Your task is to extract every line from the material below exactly.

Collected material:
....

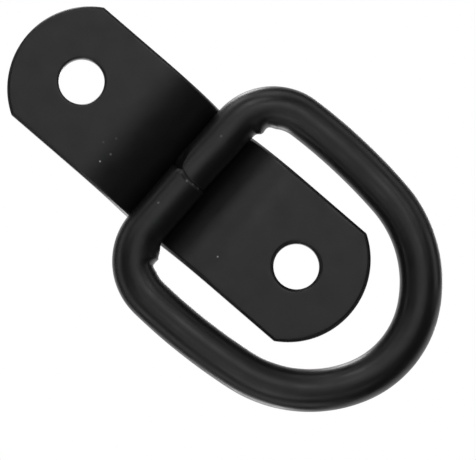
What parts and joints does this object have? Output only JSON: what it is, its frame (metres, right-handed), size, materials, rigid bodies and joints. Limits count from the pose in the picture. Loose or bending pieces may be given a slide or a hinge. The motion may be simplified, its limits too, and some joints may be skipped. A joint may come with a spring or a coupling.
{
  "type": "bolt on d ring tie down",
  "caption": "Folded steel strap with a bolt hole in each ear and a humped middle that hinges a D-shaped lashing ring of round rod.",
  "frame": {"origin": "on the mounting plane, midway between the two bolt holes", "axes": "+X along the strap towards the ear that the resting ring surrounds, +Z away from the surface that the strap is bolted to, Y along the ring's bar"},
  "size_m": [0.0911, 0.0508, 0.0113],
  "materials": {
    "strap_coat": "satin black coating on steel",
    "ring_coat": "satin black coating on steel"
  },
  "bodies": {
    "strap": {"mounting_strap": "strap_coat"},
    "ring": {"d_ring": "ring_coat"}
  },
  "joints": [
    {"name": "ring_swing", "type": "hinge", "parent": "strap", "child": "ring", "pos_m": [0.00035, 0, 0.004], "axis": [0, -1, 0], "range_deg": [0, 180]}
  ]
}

....

Answer:
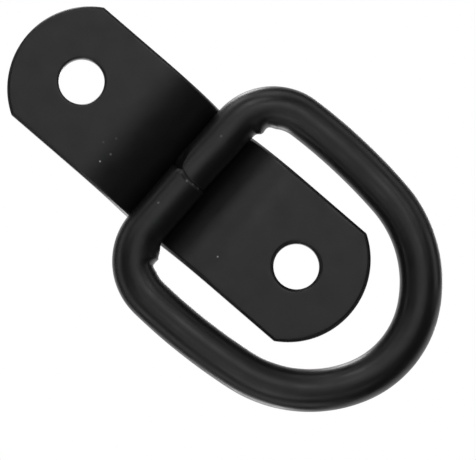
What parts and joints does this object have? Output only JSON: what it is, its frame (metres, right-handed), size, materials, rigid bodies and joints. Limits count from the pose in the picture. Loose or bending pieces may be given a slide or a hinge. The motion may be simplified, its limits too, and some joints may be skipped. A joint may come with a spring or a coupling.
{
  "type": "bolt on d ring tie down",
  "caption": "Folded steel strap with a bolt hole in each ear and a humped middle that hinges a D-shaped lashing ring of round rod.",
  "frame": {"origin": "on the mounting plane, midway between the two bolt holes", "axes": "+X along the strap towards the ear that the resting ring surrounds, +Z away from the surface that the strap is bolted to, Y along the ring's bar"},
  "size_m": [0.0911, 0.0508, 0.0113],
  "materials": {
    "strap_coat": "satin black coating on steel",
    "ring_coat": "satin black coating on steel"
  },
  "bodies": {
    "strap": {"mounting_strap": "strap_coat"},
    "ring": {"d_ring": "ring_coat"}
  },
  "joints": [
    {"name": "ring_swing", "type": "hinge", "parent": "strap", "child": "ring", "pos_m": [0.00035, 0, 0.004], "axis": [0, -1, 0], "range_deg": [0, 180]}
  ]
}